En 2017, l’activiste et président de l’ONG Urgences panafricanistes Kémi Séba avait brûlé un billet de 5 000 F CFA. Son geste provocateur avait relancé le débat sur cette monnaie.

Dans la zone UEMOA, la stabilité monétaire est une réalité : l’inflation a toujours été maîtrisée depuis la dévaluation du FCFA de 1994, contrairement aux autres pays de la CDEAO (Nigeria, Ghana…) qui connaissent des inflations de plus de 10 %. Cette stabilité monétaire a permis à la zone UEMOA de mettre en place des politiques économiques dans le long terme avec un faible décalage entre les scénarios pessimistes et optimistes.

La zone monétaire la plus stable au monde

Depuis 2011, les pays de la zone UEMOA sont rentrés dans une dynamique de croissance soutenue encore plus intéressante. Pourquoi quitter, alors, une zone stable, qui nous permet d’avoir une croissance économique soutenue qui avoisine les 7 %, au moment où l’Afrique affiche son taux de croissance le plus faible depuis vingt-cinq ans (1,6 %), pour rejoindre une zone chroniquement instable du fait du poids du PIB du Nigeria, qui dépend aux trois-quarts du pétrole ? Comme le pétrole est très volatile et l’économie nigériane ne dépend que de cette ressource naturelle, on doit s’attendre à une monnaie très instable pour les pays de la CEDEAO.

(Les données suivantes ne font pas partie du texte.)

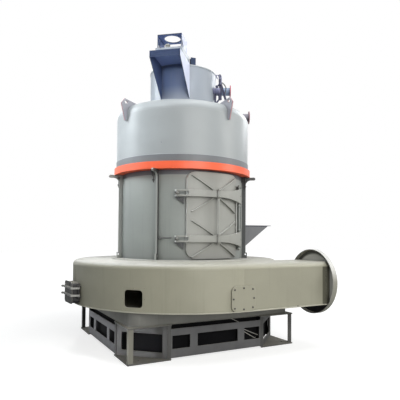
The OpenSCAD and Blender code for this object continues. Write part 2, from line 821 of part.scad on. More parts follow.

Bien que la monnaie puisse être considérée comme un instrument de développement, le ciblage d’inflation – politique monétaire qui vise à fixer des objectifs d’inflation sur une période donnée – reste, par expérience, la stratégie de politique monétaire dominante – ce qu’on appelle la « mission hiérarchique ». Seule la Réserve fédérale américaine (FED) a une mission duale, à savoir : stabiliser les prix et chercher la croissance économique.

La zone UEMOA est aujourd’hui la zone monétaire la plus stable au monde. Elle a surtout besoin de mettre en place une économie de transformation des ressources en améliorant le climat des affaires pour créer davantage de valeur ajoutée et lutter, par conséquent, contre le chômage.